1 In the Organizer, type Video into the Search text field; this isolates the file, VideoFrame.psd. Right-click on the image and choose Edit with Photoshop Elements from the contextual menu that appears. This image is intended to frame a video as it plays. If you receive a message asking if you’d like to correct the image, press No. You are receiving this error because the aspect ratio is intended for a TV screen not a computer screen. A secondary message box may appear informing you that this image would be best displayed on a television monitor. Just press OK to continue to the Editor.

2 Choose View > Guides if the guides are currently not displayed.

3 In the Toolbox, select the Magic Wand tool to activate it. In the Options bar across the top of the screen, click the checkbox for Sample All Layers. Then click in the empty center layer of the artwork to select it.

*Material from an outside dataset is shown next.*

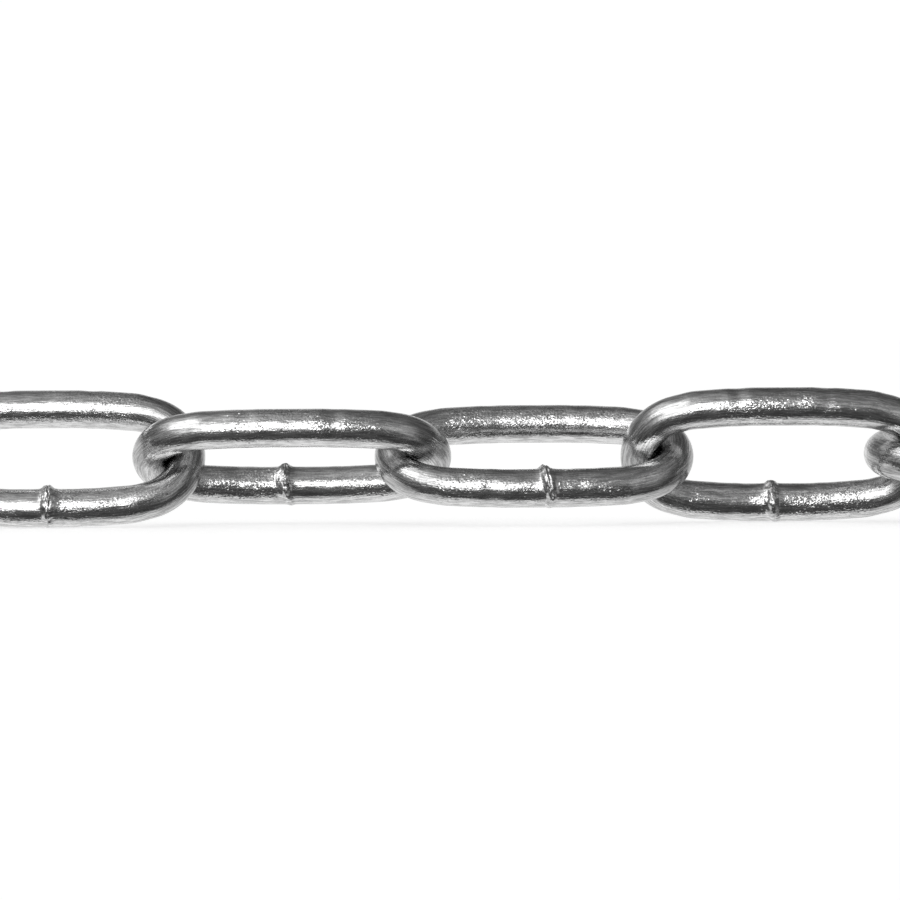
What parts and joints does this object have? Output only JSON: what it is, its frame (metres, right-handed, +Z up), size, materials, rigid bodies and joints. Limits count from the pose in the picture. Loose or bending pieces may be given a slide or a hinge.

The Magic Wand tool selects colors that are similar to each other; when used on a transparent area, it selects the entire transparent area.

4 Choose Select > Inverse to reverse the selection, and now the artwork is selected.

Note

The keyboard command for Inverse is Ctrl+Shift+I (Windows) or Command+Shift+I (Mac OS).

5 Choose Select > Save Selection. In the Save Selection dialog box, name the selection artwork and press OK.

Saved selections are saved as alpha channels. They store extra information about your file and can be used by other programs to determine transparency.

6 Select File > Save As. Choose a location to save your file and select TIFF as the format.

7 In the Save options field, make sure that Layers is checked off. Press Save.

Note

Clicking off layers should automatically add the word “copy” to your filename; you will want to change it back.

8 In the TIFF Options window, press OK. You have now saved a TIFF file that will have a transparent area in your video editing application. Close the file.